The benefits of trees are numerous, environmental, social, and economic. If you would like to learn more or get involved and become a tree ambassador for your community, visit Citizen Foresters — Smart Trees Pacific.
A beach tree in Haena is under threat of being removed with a section of weeds in an effort to cut overgrown vegetation back from the shoreline. The ironwood was planted over 75 years ago and has become very valuable to the community, who oppose the cut-down. Children climb and play on it, people relax under its shade, and the tree holds happy memories for many of the area’s residents on top of its ongoing contributions to their experience of the beach.

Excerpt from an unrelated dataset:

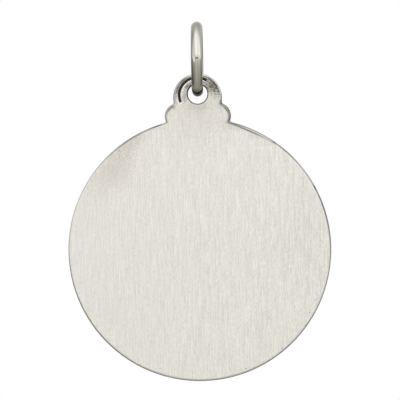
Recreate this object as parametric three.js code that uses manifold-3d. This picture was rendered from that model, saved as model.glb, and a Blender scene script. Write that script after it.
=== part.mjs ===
// Religious medal pendant: one struck silver medal hanging on a round-wire jump ring.
// Units are millimetres and +Z is up. The plain back of the medal faces -Y and its struck
// front faces +Y. The origin is the inside top of the jump ring, where a chain carries it.
import * as THREE from 'three';
import { mergeVertices } from 'three/addons/utils/BufferGeometryUtils.js';
import Module from 'manifold-3d';

const wasm = await Module();
wasm.setup();

// Jump ring: a stock ring, given by its outside diameter and its wire.
const ringOutsideDiameter = 8.0;
const wireDiameter = 1.2;

// Disc of the medal. The same rounded edge runs round the outline and the hole.
const discDiameter = 28.0;
const medalThickness = 1.6;
const edgeRadius = 0.15;

// Hanging tab: a dome between two small shoulder lobes. A stand is the height of a
// centre above the top of the disc, and the spread is a lobe's distance from the middle.
const domeRadius = 2.6;
const domeStand = 2.2;
const lobeRadius = 1.37;
const lobeStand = 0.25;
const lobeSpread = 2.15;

// Hole for the jump ring, a little above the dome's centre.
const holeDiameter = 2.1;
const holeRaise = 0.4;

// Narrowest clearance that is left between the wire and the hole when the medal hangs.
const hangClearance = 0.05;

// Shallow turned groove round the hole, on the back: part of a circle, in degrees
// counted from the right-hand side as the back is seen.
const grooveRadius = 1.88;
const grooveWidth = 0.2;
const grooveDepth = 0.06;
const grooveDrop = 0.13;
const grooveFrom = 49;
const grooveTo = 202;

// Struck front: a plain rim round a sunk field, with a plain Latin cross left standing.
const rimWidth = 1.3;
const fieldDepth = 0.25;
const reliefDraft = 0.12;
const crossHeight = 15.0;
const crossSpan = 10.0;
const crossBarWidth = 2.6;
const crossHeadLength = 3.6;

// Facets: the longest step along an outline and the number of sides of round things.
const outlineStep = 0.6;
const smallArcStep = 0.25;
const holeSides = 32;
const edgeSteps = 3;
const wireSides = 16;
const ringSteps = 72;
const cutterOvershoot = 0.2;

// What follows from the sizes above.
const discRadius = discDiameter / 2;
const wireRadius = wireDiameter / 2;
const holeRadius = holeDiameter / 2;
const ringInsideRadius = ringOutsideDiameter / 2 - wireDiameter;
const ringMeanRadius = ringOutsideDiameter / 2 - wireRadius;
const domeHeight = discRadius + domeStand;
const lobeHeight = discRadius + lobeStand;
const holeHeight = domeHeight + holeRaise;

// The wire curves up on its way through the tab, so it comes nearest to the hole's top
// where the straight part of the hole ends. The medal hangs so far below the wire that
// the clearance is kept there.
const straightThickness = medalThickness - 2 * edgeRadius;
const wireRise = ringInsideRadius - Math.sqrt(ringInsideRadius ** 2 - (straightThickness / 2) ** 2);
const hangDrop = holeRadius - wireRadius - wireRise - hangClearance;
const wireHeight = -ringInsideRadius - ringMeanRadius;
const discCentreHeight = wireHeight - hangDrop - holeHeight;

const polishedSilver = new THREE.MeshStandardMaterial({ color: 0xd9d6d0, roughness: 0.16, metalness: 1 });
const brushedSilver = new THREE.MeshStandardMaterial({ color: 0xe2dfd8, roughness: 0.42, metalness: 1 });

// A closed three.js geometry as a solid that can be cut and joined.
function toSolid(geometry) {
  geometry.deleteAttribute('normal');
  geometry.deleteAttribute('uv');
  const merged = mergeVertices(geometry, 1e-5);
  const vertProperties = new Float32Array(merged.attributes.position.array);
  const triVerts = new Uint32Array(merged.index.array);
  return new wasm.Manifold(new wasm.Mesh({ numProp: 3, vertProperties, triVerts }));
}

// A solid back as a geometry with flat facets.
function toGeometry(solid) {
  const mesh = solid.getMesh();
  const geometry = new THREE.BufferGeometry();
  geometry.setAttribute('position', new THREE.BufferAttribute(new Float32Array(mesh.vertProperties), 3));
  geometry.setIndex(new THREE.BufferAttribute(new Uint32Array(mesh.triVerts), 1));
  const faceted = geometry.toNonIndexed();
  faceted.computeVertexNormals();
  return faceted;
}

// Points along a circle's arc, anticlockwise, without the last one.
function arcPoints(circle, start, end, step) {
  const from = Math.atan2(start.y - circle.y, start.x - circle.x);
  let to = Math.atan2(end.y - circle.y, end.x - circle.x);
  while (to <= from) {
    to += 2 * Math.PI;
  }
  const count = Math.max(3, Math.ceil(((to - from) * circle.r) / step));
  const points = [];
  for (let i = 0; i < count; i += 1) {
    const angle = from + ((to - from) * i) / count;
    points.push(new THREE.Vector2(circle.x + circle.r * Math.cos(angle), circle.y + circle.r * Math.sin(angle)));
  }
  return points;
}

// Where two circles cross, on the side that x points to: 1 is right and -1 is left.
function crossing(a, b, side) {
  const gap = Math.hypot(b.x - a.x, b.y - a.y);
  const along = (a.r ** 2 - b.r ** 2 + gap ** 2) / (2 * gap);
  const off = Math.sqrt(a.r ** 2 - along ** 2);
  const ux = (b.x - a.x) / gap;
  const uy = (b.y - a.y) / gap;
  const first = new THREE.Vector2(a.x + along * ux - off * uy, a.y + along * uy + off * ux);
  const second = new THREE.Vector2(a.x + along * ux + off * uy, a.y + along * uy - off * ux);
  return side * first.x > side * second.x ? first : second;
}

// Outline of disc and tab seen from the back, with the disc's centre at zero.
function medalOutline() {
  const disc = { x: 0, y: 0, r: discRadius };
  const dome = { x: 0, y: domeHeight, r: domeRadius };
  const right = { x: lobeSpread, y: lobeHeight, r: lobeRadius };
  const left = { x: -lobeSpread, y: lobeHeight, r: lobeRadius };
  const rightFoot = crossing(disc, right, 1);
  const rightNotch = crossing(right, dome, 1);
  const leftNotch = crossing(left, dome, -1);
  const leftFoot = crossing(disc, left, -1);
  return [
    ...arcPoints(right, rightFoot, rightNotch, smallArcStep),
    ...arcPoints(dome, rightNotch, leftNotch, smallArcStep),
    ...arcPoints(left, leftNotch, leftFoot, smallArcStep),
    ...arcPoints(disc, leftFoot, rightFoot, outlineStep),
  ];
}

// Blank: the outline with its hole, as thick as the medal, every edge rounded.
function medalBlank() {
  const shape = new THREE.Shape(medalOutline());
  const hole = [];
  for (let i = 0; i < holeSides; i += 1) {
    const angle = (-2 * Math.PI * i) / holeSides;
    hole.push(new THREE.Vector2(holeRadius * Math.cos(angle), holeHeight + holeRadius * Math.sin(angle)));
  }
  shape.holes.push(new THREE.Path(hole));
  const geometry = new THREE.ExtrudeGeometry(shape, {
    depth: straightThickness,
    bevelEnabled: true,
    bevelThickness: edgeRadius,
    bevelSize: edgeRadius,
    bevelOffset: -edgeRadius,
    bevelSegments: edgeSteps,
  });
  geometry.translate(0, 0, -straightThickness / 2);
  return toSolid(geometry);
}

// A die over a surface at z = 0 with tapered walls: the outline is its size at the depth
// given, and it narrows by the draft on its way up to the surface and past it.
function taperedBoss(points, depth, draft) {
  const height = depth + cutterOvershoot;
  const geometry = new THREE.ExtrudeGeometry(new THREE.Shape(points), {
    depth: cutterOvershoot,
    bevelEnabled: true,
    bevelThickness: height,
    bevelSize: (draft * height) / depth,
    bevelOffset: (-draft * height) / depth,
    bevelSegments: 1,
  });
  geometry.translate(0, 0, -cutterOvershoot - depth);
  return toSolid(geometry);
}

// Plain Latin cross, centred on the disc.
function crossOutline() {
  const bar = crossBarWidth / 2;
  const top = crossHeight / 2;
  const span = crossSpan / 2;
  const armTop = top - crossHeadLength;
  const armBottom = armTop - crossBarWidth;
  return [
    [-bar, -top], [bar, -top], [bar, armBottom], [span, armBottom], [span, armTop], [bar, armTop],
    [bar, top], [-bar, top], [-bar, armTop], [-span, armTop], [-span, armBottom], [-bar, armBottom],
  ].map(([x, y]) => new THREE.Vector2(x, y));
}

// What the front die sinks: the field inside the rim, without the cross.
function frontField() {
  const floorRadius = discRadius - rimWidth - reliefDraft;
  const mouthRadius = floorRadius + (reliefDraft * (fieldDepth + cutterOvershoot)) / fieldDepth;
  const sides = Math.ceil((2 * Math.PI * floorRadius) / outlineStep);
  const profile = [
    new THREE.Vector2(0, -fieldDepth),
    new THREE.Vector2(floorRadius, -fieldDepth),
    new THREE.Vector2(mouthRadius, cutterOvershoot),
    new THREE.Vector2(0, cutterOvershoot),
  ];
  const bowl = new THREE.LatheGeometry(profile, sides);
  bowl.rotateX(Math.PI / 2);
  return toSolid(bowl).subtract(taperedBoss(crossOutline(), fieldDepth, reliefDraft));
}

// What the turned groove takes from the back, over a surface at z = 0.
function backGroove() {
  const centre = holeHeight - grooveDrop;
  const outer = grooveRadius + grooveWidth / 2;
  const inner = grooveRadius - grooveWidth / 2;
  const from = THREE.MathUtils.degToRad(grooveFrom);
  const to = THREE.MathUtils.degToRad(grooveTo);
  const steps = Math.ceil(((to - from) * grooveRadius) / smallArcStep);
  const at = (radius, i) => {
    const angle = from + ((to - from) * i) / steps;
    return new THREE.Vector2(radius * Math.cos(angle), centre + radius * Math.sin(angle));
  };
  const points = [];
  for (let i = 0; i <= steps; i += 1) {
    points.push(at(outer, i));
  }
  for (let i = steps; i >= 0; i -= 1) {
    points.push(at(inner, i));
  }
  const geometry = new THREE.ExtrudeGeometry(new THREE.Shape(points), {
    depth: grooveDepth + cutterOvershoot,
    bevelEnabled: false,
  });
  geometry.translate(0, 0, -grooveDepth);
  return toSolid(geometry);
}

// The medal, struck from the blank. It is made lying down with its back up.
function medalSolid() {
  const halfThickness = medalThickness / 2;
  const field = frontField().mirror([0, 0, 1]).translate([0, 0, -halfThickness]);
  const groove = backGroove().translate([0, 0, halfThickness]);
  return medalBlank().subtract(field).subtract(groove);
}

const medal = new THREE.Mesh(toGeometry(medalSolid()), brushedSilver);
medal.name = 'medal';

// Stood up, the back faces -Y and the tab points up.
const hanging = new THREE.Group();
hanging.position.set(0, 0, discCentreHeight);
hanging.rotation.x = Math.PI / 2;
hanging.add(medal);

// The ring stands square to the medal, so that its wire crosses the tab at right angles.
const ringGeometry = new THREE.TorusGeometry(ringMeanRadius, wireRadius, wireSides, ringSteps);
const jumpRing = new THREE.Mesh(ringGeometry, polishedSilver);
jumpRing.name = 'jump_ring';
jumpRing.rotation.y = Math.PI / 2;
jumpRing.position.set(0, 0, -ringInsideRadius);

const pendant = new THREE.Group();
pendant.name = 'medal_pendant';
pendant.add(hanging, jumpRing);

export default pendant;
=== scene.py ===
# %% [markdown]
# A silver medal on its jump ring, dressed for a close photograph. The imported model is
# loaded first and stays as it is: it says where each piece sits and how large it is.
# Everything made here is in metres, in the same frame, with +Z up and the plain back of
# the medal facing -Y, towards the camera.

import math

import bmesh
import bpy
import numpy as np
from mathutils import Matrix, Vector
from mathutils.geometry import delaunay_2d_cdt


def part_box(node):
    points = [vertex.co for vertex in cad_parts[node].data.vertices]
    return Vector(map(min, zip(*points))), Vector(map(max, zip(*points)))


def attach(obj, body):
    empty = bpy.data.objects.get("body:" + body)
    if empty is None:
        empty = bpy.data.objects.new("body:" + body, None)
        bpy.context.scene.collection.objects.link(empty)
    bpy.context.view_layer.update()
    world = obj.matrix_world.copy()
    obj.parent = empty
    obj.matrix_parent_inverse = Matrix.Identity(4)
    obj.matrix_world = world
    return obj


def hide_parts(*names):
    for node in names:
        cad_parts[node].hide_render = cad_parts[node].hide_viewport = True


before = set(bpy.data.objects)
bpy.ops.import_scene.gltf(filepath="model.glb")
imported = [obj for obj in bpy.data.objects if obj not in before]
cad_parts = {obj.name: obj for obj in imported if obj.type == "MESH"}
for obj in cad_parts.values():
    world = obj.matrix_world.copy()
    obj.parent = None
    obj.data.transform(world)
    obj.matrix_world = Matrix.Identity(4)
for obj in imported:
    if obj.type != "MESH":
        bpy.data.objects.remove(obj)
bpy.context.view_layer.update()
MM = 0.001
medal_low, medal_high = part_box("medal")
ring_low, ring_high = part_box("jump_ring")

# %% [markdown]
# The photograph is taken square to the back of the medal with a long lens, and the object
# fills most of the frame. The lens is worked out from the width of the picture in
# millimetres, so that the disc comes out as large as in the photograph. The whole object
# leans a little less than a degree to the left there, which the camera copies by rolling.
# It also stands one degree to the right, so that the far side of the jump ring looks out
# from behind the near side.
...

The Exceptional Tree Act protects designated trees from unnecessary removal. Exceptional trees possess significant historical or cultural value, or are deemed worthy of preservation by a county arborist advisory committee due to their age, rarity, location, size, aesthetic quality, or endemic status. (To view a list and map of Hawaii’s exceptional trees, learn more about requirements, or nominate a tree, visit Exceptional Trees - THE OUTDOOR CIRCLE.)

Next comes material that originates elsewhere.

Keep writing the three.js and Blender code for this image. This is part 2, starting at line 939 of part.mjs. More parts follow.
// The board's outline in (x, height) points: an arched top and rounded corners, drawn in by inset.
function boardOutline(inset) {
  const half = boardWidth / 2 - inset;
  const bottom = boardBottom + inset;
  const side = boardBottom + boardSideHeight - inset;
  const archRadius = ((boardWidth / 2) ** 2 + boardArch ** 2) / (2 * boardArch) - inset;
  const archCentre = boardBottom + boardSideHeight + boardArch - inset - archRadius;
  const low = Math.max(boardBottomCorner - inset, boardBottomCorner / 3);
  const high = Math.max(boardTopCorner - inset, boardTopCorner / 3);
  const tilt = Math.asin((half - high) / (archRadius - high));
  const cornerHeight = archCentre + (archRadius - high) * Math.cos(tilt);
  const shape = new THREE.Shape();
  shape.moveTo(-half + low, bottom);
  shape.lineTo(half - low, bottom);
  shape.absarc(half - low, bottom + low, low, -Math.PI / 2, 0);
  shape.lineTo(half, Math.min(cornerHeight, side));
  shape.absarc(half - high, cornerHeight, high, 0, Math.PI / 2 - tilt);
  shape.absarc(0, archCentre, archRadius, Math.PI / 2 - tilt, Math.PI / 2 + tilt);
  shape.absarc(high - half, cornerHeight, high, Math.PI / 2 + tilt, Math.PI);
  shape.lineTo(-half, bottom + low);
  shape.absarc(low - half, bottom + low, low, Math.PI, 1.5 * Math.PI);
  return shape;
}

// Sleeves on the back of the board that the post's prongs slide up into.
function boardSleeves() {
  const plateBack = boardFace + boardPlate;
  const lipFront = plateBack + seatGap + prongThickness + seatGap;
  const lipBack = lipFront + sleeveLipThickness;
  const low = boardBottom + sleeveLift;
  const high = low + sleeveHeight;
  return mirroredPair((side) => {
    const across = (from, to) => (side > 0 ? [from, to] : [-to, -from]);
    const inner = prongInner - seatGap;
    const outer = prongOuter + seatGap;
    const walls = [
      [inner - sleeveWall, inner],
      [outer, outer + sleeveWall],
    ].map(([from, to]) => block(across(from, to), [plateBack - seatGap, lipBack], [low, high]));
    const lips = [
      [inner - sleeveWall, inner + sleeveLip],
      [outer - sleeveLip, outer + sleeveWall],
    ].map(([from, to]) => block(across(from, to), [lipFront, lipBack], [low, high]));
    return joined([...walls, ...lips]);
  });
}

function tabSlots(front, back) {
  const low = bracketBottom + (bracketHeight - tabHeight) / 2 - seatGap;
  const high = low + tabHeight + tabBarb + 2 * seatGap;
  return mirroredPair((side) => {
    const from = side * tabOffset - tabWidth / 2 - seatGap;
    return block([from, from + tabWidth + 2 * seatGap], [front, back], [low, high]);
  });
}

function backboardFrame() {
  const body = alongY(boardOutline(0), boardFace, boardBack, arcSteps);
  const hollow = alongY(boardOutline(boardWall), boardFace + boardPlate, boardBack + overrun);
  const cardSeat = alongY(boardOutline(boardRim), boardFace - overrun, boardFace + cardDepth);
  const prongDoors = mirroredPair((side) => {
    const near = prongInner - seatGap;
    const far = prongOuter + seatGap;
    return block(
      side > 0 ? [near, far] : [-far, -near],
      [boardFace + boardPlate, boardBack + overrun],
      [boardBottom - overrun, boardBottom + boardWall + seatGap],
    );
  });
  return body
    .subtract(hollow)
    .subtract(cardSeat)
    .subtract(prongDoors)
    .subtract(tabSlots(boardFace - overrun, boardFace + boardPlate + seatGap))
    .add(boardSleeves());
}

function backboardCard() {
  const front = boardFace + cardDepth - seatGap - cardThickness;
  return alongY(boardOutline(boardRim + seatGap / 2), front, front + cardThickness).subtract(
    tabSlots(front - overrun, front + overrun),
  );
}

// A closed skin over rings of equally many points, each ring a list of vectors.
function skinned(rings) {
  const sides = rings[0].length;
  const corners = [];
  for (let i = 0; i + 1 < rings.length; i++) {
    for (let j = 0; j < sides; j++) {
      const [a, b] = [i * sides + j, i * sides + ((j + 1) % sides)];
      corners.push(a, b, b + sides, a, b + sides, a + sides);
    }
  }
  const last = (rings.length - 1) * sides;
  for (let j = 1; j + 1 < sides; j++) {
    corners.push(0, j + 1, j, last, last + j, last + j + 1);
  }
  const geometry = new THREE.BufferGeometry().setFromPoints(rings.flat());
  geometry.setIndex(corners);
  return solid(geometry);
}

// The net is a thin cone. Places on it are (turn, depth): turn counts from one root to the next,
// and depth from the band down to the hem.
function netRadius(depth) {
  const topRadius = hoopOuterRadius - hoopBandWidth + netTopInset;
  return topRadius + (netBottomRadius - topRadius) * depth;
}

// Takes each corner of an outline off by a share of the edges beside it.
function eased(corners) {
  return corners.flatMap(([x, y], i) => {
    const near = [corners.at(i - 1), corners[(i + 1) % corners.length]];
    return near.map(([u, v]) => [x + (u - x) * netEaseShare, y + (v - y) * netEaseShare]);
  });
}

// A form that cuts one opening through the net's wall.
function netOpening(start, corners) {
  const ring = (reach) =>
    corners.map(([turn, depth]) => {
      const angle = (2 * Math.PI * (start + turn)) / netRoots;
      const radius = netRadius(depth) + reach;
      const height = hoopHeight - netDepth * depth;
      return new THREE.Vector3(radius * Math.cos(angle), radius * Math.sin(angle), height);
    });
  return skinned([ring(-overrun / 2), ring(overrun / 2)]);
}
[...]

Tree measurements such as height, trunk diameter, canopy spread, and species are necessary information for the exceptional tree application. Citizen Forester and Understory Alliance volunteers collected this information and have submitted the application to protect the ironwood under Exceptional Tree status.
At Haena Beach Park, 22 trees were mapped and documented; species included coconut palm, ironwood, kamani, false kamani, sea-grape, and manila palm. Data recorded included location, environment, species, trunk diameter, height, canopy spread and density, light exposure, and condition. Kauai County uses this data to monitor native and invasive plants across the island and keep track of eco benefits, including carbon capture, property value increase, and prevented erosion, runoff, and air and water pollution provided by the trees.
Understory Alliance interns paired up with experienced Citizen Forester volunteers to learn and practice the methods of measuring tree height and trunk diameter, and estimating, among other criteria, a tree’s foliage density, light exposure, condition, and dieback percentage. This fieldwork helps inspire and prepare the next generation to protect and appreciate our trees and their vitality to our environment and day-to-day lives.